Why? “Because of the way the year was, how we were playing with the new manager. Because of Bono too – he had not been playing in the league and it was like football owed him. From Lopetegui to Sampaoli was a drastic change; things were made more complicated. Mendilibar gave us a simplicity, a normality. He was noble, he treated everyone the same. That’s nice in football.”
But not so common – “well, I understand that pleasing 25 players is impossible,” Suso says – and no guarantee you will be treated the same way in return. Less than six months on, Mendilibar has gone, sacked after a difficult start despite Sevilla’s seventh Europa League and returning them to the Champions League.
Setting up a reunion, too. Suso has been watching Arsenal play, watching All Or Nothing too , and has been impressed by Mikel Arteta and his captain. “They’re a candidate to win the Champions League because of how they’ve been playing, the way they work, the coach,” he says.
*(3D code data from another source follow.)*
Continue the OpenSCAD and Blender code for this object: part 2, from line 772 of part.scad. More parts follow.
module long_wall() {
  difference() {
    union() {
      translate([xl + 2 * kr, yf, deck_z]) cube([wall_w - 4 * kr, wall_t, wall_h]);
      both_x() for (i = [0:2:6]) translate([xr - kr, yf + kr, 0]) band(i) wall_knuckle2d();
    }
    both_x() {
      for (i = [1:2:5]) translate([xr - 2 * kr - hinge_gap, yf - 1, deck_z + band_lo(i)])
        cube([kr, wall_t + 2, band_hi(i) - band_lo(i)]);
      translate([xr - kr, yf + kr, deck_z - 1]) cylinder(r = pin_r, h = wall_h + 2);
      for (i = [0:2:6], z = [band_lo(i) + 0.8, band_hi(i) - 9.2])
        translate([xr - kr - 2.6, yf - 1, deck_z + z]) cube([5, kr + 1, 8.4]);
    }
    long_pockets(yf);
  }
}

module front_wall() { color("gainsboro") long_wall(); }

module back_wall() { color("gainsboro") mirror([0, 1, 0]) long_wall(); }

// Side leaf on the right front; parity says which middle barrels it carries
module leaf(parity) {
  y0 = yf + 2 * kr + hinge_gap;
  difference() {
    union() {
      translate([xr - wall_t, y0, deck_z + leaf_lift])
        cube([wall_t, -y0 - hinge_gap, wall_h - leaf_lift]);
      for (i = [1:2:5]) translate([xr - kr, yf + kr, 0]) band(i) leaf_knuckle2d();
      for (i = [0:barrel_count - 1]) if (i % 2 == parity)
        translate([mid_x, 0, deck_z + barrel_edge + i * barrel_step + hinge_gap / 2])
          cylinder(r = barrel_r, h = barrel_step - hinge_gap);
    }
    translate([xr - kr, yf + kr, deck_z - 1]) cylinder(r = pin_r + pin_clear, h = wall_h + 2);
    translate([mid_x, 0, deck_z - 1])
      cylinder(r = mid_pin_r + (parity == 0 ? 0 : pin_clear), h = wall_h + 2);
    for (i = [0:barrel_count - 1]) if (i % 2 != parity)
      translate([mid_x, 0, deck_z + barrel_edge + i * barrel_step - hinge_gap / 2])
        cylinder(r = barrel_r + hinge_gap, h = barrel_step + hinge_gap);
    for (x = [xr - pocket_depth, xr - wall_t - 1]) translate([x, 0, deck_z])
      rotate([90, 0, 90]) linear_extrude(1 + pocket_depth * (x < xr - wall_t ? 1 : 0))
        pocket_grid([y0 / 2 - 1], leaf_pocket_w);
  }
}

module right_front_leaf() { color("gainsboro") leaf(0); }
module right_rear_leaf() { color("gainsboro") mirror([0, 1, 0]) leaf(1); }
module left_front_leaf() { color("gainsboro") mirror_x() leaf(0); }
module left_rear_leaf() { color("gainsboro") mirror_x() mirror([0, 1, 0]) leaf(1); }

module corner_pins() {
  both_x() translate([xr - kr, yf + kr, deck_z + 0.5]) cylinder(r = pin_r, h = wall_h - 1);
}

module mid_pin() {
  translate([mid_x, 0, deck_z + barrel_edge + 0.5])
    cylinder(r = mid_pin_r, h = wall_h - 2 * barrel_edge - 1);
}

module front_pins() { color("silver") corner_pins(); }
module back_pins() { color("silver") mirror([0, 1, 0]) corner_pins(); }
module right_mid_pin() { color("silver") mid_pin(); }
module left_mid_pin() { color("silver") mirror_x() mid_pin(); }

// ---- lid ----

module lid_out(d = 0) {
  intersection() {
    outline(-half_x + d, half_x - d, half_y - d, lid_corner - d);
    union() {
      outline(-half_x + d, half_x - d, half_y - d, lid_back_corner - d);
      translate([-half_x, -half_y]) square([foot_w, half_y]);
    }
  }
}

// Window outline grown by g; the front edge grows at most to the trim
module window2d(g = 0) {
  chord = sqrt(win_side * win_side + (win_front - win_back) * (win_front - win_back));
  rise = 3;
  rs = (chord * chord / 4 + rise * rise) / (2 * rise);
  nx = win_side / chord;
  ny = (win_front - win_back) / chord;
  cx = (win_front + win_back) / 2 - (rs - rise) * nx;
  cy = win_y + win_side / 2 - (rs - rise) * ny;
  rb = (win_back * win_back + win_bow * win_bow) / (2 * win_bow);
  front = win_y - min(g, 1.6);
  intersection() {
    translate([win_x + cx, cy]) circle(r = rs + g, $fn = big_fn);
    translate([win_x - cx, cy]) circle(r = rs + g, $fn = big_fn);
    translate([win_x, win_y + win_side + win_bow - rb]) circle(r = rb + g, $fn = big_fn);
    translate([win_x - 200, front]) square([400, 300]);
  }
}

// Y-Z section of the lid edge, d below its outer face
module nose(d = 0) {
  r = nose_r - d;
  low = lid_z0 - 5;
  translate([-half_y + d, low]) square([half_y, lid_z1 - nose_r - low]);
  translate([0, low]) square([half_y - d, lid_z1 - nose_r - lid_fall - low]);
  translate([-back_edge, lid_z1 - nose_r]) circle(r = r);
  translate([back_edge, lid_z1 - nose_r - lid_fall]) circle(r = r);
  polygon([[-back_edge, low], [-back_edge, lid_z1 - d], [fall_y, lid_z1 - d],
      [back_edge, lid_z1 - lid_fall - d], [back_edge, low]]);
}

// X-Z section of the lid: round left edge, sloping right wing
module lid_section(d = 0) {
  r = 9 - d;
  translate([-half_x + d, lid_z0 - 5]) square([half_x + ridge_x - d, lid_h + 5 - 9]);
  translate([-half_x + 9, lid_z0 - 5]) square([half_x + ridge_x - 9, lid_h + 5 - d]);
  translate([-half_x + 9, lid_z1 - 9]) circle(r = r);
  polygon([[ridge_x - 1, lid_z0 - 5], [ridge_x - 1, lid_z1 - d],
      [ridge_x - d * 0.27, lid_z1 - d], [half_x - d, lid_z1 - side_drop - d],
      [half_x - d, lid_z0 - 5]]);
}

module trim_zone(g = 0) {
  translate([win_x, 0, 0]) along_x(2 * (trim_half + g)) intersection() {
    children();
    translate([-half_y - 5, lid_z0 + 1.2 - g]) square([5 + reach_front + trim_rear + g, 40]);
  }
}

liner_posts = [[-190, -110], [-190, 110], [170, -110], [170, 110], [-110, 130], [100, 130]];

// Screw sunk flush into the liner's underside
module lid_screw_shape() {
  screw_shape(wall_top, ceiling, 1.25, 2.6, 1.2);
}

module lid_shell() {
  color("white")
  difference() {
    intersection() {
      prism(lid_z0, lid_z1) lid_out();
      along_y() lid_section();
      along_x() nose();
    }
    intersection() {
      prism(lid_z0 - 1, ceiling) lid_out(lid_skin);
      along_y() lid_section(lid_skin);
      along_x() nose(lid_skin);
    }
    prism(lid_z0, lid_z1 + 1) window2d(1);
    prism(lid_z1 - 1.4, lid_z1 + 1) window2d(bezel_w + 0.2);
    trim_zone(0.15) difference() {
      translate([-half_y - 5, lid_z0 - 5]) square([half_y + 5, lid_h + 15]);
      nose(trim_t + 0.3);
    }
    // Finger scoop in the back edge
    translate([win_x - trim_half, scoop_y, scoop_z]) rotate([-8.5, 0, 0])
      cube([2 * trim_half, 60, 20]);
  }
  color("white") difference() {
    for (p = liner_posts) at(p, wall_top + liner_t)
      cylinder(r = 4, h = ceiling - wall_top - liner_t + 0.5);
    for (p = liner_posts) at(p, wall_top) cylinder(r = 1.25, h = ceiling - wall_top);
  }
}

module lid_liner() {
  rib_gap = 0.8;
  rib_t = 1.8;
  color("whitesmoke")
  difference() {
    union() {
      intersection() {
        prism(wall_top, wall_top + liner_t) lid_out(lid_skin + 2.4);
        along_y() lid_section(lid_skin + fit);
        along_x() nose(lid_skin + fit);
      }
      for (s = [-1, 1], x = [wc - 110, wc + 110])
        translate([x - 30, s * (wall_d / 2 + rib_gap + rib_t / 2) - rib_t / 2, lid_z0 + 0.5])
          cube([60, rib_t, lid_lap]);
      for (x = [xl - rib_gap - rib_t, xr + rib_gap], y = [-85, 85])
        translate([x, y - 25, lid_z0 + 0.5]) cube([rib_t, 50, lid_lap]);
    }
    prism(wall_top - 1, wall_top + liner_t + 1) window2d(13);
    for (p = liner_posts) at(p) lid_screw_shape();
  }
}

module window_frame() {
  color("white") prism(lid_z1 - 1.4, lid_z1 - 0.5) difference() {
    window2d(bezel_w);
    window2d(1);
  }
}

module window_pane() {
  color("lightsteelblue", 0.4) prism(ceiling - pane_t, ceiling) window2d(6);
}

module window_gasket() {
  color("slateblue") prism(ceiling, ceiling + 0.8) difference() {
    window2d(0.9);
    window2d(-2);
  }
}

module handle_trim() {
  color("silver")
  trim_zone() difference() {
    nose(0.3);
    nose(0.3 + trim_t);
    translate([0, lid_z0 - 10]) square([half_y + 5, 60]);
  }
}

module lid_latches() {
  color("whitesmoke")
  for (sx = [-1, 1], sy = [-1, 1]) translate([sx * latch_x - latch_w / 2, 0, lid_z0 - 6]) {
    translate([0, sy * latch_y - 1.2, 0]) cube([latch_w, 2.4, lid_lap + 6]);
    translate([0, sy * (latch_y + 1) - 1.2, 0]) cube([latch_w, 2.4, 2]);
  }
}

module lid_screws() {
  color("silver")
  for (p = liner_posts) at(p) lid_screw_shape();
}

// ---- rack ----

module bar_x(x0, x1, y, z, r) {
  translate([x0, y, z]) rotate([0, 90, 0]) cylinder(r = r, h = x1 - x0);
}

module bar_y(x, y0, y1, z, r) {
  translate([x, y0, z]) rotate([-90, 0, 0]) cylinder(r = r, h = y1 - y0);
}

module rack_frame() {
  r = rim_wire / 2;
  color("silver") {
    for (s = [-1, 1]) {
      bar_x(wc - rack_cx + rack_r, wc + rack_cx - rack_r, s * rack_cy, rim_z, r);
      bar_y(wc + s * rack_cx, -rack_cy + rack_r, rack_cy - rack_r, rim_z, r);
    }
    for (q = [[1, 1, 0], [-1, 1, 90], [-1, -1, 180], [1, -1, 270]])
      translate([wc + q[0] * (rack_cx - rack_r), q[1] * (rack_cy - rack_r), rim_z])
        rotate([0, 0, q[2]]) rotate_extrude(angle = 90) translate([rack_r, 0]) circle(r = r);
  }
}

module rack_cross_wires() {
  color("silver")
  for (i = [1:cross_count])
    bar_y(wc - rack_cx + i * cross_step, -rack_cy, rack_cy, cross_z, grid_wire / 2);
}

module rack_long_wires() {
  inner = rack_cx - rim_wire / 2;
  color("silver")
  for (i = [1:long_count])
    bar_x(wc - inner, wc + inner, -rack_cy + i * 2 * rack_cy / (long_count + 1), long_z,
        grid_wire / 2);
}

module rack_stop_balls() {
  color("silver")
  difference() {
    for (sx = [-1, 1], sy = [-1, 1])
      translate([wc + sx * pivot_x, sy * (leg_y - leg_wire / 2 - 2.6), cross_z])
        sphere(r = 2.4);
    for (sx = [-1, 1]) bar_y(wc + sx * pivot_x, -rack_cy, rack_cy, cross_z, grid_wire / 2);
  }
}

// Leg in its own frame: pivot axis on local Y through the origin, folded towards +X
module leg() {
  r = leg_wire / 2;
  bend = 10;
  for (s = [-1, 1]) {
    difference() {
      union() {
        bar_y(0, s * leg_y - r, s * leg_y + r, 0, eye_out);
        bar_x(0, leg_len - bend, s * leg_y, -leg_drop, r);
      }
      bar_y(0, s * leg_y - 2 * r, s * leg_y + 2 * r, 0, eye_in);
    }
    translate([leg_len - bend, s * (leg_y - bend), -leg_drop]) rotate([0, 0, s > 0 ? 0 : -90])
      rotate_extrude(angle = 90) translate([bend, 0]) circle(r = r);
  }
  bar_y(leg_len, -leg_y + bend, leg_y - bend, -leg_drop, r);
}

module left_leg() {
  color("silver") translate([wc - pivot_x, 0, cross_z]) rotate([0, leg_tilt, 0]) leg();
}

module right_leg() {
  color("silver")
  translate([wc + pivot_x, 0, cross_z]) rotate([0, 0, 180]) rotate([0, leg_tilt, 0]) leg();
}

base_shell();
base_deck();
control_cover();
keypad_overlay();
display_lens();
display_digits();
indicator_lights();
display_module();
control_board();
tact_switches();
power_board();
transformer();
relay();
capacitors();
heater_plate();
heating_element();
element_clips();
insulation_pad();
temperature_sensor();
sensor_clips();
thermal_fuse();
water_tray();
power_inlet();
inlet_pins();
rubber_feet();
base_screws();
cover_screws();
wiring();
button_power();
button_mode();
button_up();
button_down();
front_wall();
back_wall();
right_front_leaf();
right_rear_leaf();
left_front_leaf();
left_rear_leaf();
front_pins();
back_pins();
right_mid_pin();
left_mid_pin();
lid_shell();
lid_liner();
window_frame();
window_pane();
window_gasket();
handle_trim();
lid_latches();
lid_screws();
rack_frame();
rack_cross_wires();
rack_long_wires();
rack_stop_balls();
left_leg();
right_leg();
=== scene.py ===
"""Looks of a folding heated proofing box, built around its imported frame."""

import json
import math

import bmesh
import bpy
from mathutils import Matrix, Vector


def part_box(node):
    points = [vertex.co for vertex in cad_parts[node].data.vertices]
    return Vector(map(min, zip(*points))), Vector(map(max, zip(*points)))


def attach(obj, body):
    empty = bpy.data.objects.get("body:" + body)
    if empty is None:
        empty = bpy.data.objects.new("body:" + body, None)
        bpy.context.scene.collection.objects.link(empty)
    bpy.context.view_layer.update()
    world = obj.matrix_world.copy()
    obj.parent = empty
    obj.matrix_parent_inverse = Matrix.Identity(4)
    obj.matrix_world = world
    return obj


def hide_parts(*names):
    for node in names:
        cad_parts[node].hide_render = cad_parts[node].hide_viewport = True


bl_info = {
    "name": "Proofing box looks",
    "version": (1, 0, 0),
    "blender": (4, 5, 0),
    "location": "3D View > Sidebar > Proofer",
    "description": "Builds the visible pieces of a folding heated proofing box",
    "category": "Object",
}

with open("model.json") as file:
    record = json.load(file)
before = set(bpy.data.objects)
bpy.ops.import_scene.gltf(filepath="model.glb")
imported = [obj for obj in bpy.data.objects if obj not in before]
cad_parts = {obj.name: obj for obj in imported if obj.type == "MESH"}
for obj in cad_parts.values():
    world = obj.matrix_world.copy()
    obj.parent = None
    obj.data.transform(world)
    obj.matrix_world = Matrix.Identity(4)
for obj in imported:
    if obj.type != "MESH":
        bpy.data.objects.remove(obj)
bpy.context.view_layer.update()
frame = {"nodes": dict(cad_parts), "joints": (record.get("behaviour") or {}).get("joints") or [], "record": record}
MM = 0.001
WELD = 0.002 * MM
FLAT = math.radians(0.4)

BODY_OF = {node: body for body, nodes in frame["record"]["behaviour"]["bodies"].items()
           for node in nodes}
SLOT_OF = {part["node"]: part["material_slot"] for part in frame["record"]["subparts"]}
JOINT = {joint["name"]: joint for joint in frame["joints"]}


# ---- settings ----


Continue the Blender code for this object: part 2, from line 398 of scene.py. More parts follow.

“He’s learned from Pep Guardiola, the best in the world, and they have [shared] concepts. I see a manager who motivates and I like the way they construct play, the different approaches: full-backs inside, full-backs outside. The way Arsenal press when they lose the ball is spectacular. They’ve played very good football for the last two years.
“I see Ødegaard and I’m surprised by how he has improved. A coach has come who believed in him, took him under his wing and gave him lots of confidence and games and now he’s the player he is.”